Its this Saturday. 3 people from our team are taking the class

porkingINpublic
06-19-2012, 10:47 PM
I'm sure it'll be good. Killer Hogs is a good team.

olewarthog
06-20-2012, 01:23 PM
Hey everyone, I am tring to study up on MBN, I would like to do one in the near future. I am familiar with FBA & KCBS. One question, on the blind box, does there have to be a minimum amount of portions turned in?
Thanks very much,
Doug

Since you're in FL, you might want to consider trying a Georgia BBQ Association (GBA) contest. The GBA uses comparative scoring like MBN but is blind box only. No on-site judging. The GBA also has the top 3 in each category advance to a finals round. GBA is also all pork like MBN. Instead of ribs, shoulder & whole hog, GBA does ribs, pork & pork loin. The pork category can be shoulder, butt or picnic. Pork loin may be boneless or bone in & must be a minimum 5 lbs.

Hogs Gone Wild BBQ
06-20-2012, 06:39 PM
Since you're in FL, you might want to consider trying a Georgia BBQ Association (GBA) contest. The GBA uses comparative scoring like MBN but is blind box only. No on-site judging. The GBA also has the top 3 in each category advance to a finals round. GBA is also all pork like MBN. Instead of ribs, shoulder & whole hog, GBA does ribs, pork & pork loin. The pork category can be shoulder, butt or picnic. Pork loin may be boneless or bone in & must be a minimum 5 lbs.

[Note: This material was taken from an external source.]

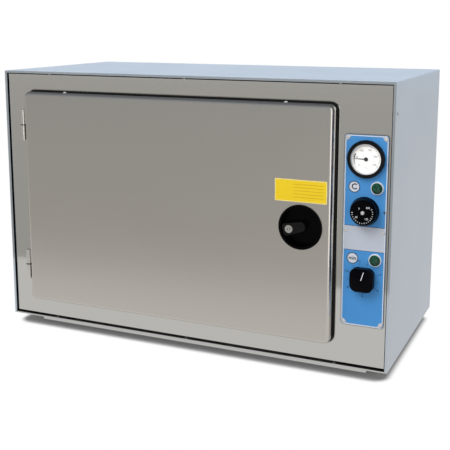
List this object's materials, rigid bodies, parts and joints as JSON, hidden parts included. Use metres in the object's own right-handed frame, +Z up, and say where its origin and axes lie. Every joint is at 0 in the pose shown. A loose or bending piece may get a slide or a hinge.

Yes, I'm interested in looking at some GBA competitions, also. Thanks for the suggestion.

Hogs Gone Wild BBQ
06-20-2012, 06:40 PM
I was also wondering, are pellet cookers allowed in MBN?

porkingINpublic
06-20-2012, 09:20 PM
Yep. We used a trader lil tex for shoulders

Hogs Gone Wild BBQ
06-21-2012, 11:26 AM
Thanks very much, I will be using a Stump's gravity feed, and two GMG's.

Lake Dogs
06-21-2012, 12:43 PM
You'll see quite a few Stump's in MBN. Melissa and Pete just built their new trailer about a year ago, loaded up with Stumpies...

Hogs Gone Wild BBQ
06-21-2012, 01:10 PM
Mine is a used 223 from Rob "Rub" Bagby. A nice cooker.